** Begin INFORMATION SHOWN **

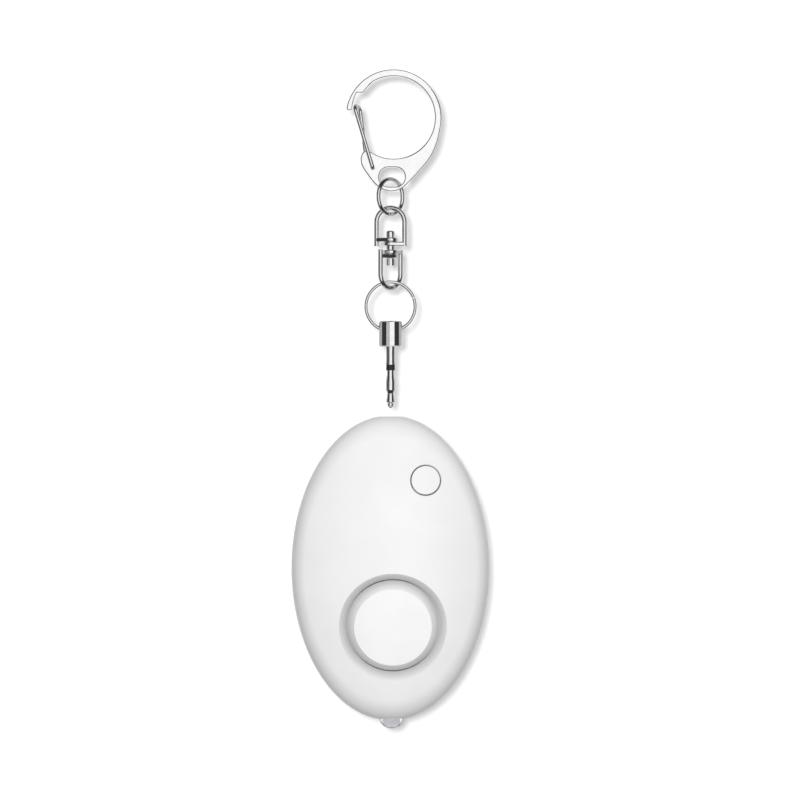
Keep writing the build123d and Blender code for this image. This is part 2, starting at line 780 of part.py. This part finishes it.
# Pull pin: barrel with a cross hole for the ring, sleeve, insulating band and contact tip
with BuildPart() as pin_barrel:
    with BuildSketch(Plane.XY.offset(barrel_bottom)):
        Circle(barrel_radius)
    extrude(amount=barrel_length)
    chamfer(pin_barrel.edges().filter_by(GeomType.CIRCLE), barrel_edge)
    with BuildSketch(Plane(origin=(0, 0, pin_hole_z), z_dir=(1, 0, 0))):
        Circle(pin_hole_radius)
    extrude(amount=barrel_radius + overrun, both=True, mode=Mode.SUBTRACT)
    with BuildSketch(Plane.XY.offset(barrel_bottom)):
        Circle(core_bore)
    extrude(amount=core_length, mode=Mode.SUBTRACT)
pin_barrel.part.label = "pin_barrel"
export_step(pin_barrel.part, "parts/pin_barrel.step")

with BuildPart() as pin_sleeve:
    with BuildSketch(Plane.XZ):
        with BuildLine():
            sleeve_middle = (barrel_bottom + sleeve_bottom) / 2
            Line((core_bore, barrel_bottom), (sleeve_radius, barrel_bottom))
            ThreePointArc(
                (sleeve_radius, barrel_bottom),
                (sleeve_radius - sleeve_neck, sleeve_middle),
                (sleeve_radius, sleeve_bottom),
            )
            Polyline((sleeve_radius, sleeve_bottom), (core_bore, sleeve_bottom), (core_bore, barrel_bottom))
        make_face()
    revolve(axis=Axis.Z)
pin_sleeve.part.label = "pin_sleeve"
export_step(pin_sleeve.part, "parts/pin_sleeve.step")

with BuildPart() as pin_insulator:
    with BuildSketch(Plane.XY.offset(insulator_bottom)):
        Circle(insulator_radius)
        Circle(core_bore, mode=Mode.SUBTRACT)
    extrude(amount=insulator_length)
pin_insulator.part.label = "pin_insulator"
export_step(pin_insulator.part, "parts/pin_insulator.step")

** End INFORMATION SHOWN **

Set every line of the listing down word for word.

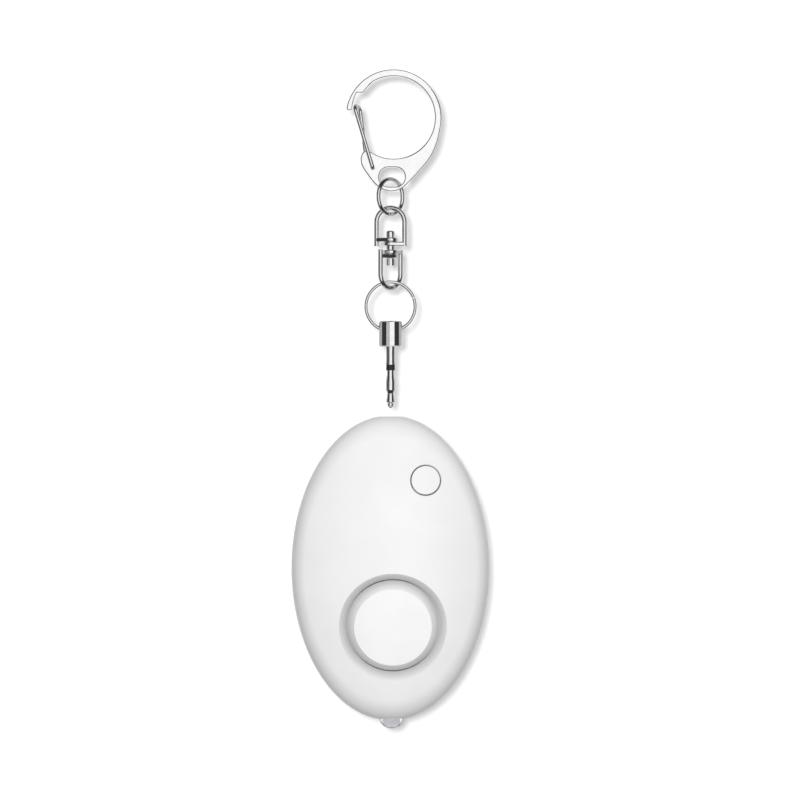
Keep writing the build123d and Blender code for this image. This is part 2, starting at line 780 of part.py. This part finishes it.
# Pull pin: barrel with a cross hole for the ring, sleeve, insulating band and contact tip
with BuildPart() as pin_barrel:
    with BuildSketch(Plane.XY.offset(barrel_bottom)):
        Circle(barrel_radius)
    extrude(amount=barrel_length)
    chamfer(pin_barrel.edges().filter_by(GeomType.CIRCLE), barrel_edge)
    with BuildSketch(Plane(origin=(0, 0, pin_hole_z), z_dir=(1, 0, 0))):
        Circle(pin_hole_radius)
    extrude(amount=barrel_radius + overrun, both=True, mode=Mode.SUBTRACT)
    with BuildSketch(Plane.XY.offset(barrel_bottom)):
        Circle(core_bore)
    extrude(amount=core_length, mode=Mode.SUBTRACT)
pin_barrel.part.label = "pin_barrel"
export_step(pin_barrel.part, "parts/pin_barrel.step")

with BuildPart() as pin_sleeve:
    with BuildSketch(Plane.XZ):
        with BuildLine():
            sleeve_middle = (barrel_bottom + sleeve_bottom) / 2
            Line((core_bore, barrel_bottom), (sleeve_radius, barrel_bottom))
            ThreePointArc(
                (sleeve_radius, barrel_bottom),
                (sleeve_radius - sleeve_neck, sleeve_middle),
                (sleeve_radius, sleeve_bottom),
            )
            Polyline((sleeve_radius, sleeve_bottom), (core_bore, sleeve_bottom), (core_bore, barrel_bottom))
        make_face()
    revolve(axis=Axis.Z)
pin_sleeve.part.label = "pin_sleeve"
export_step(pin_sleeve.part, "parts/pin_sleeve.step")

with BuildPart() as pin_insulator:
    with BuildSketch(Plane.XY.offset(insulator_bottom)):
        Circle(insulator_radius)
        Circle(core_bore, mode=Mode.SUBTRACT)
    extrude(amount=insulator_length)
pin_insulator.part.label = "pin_insulator"
export_step(pin_insulator.part, "parts/pin_insulator.step")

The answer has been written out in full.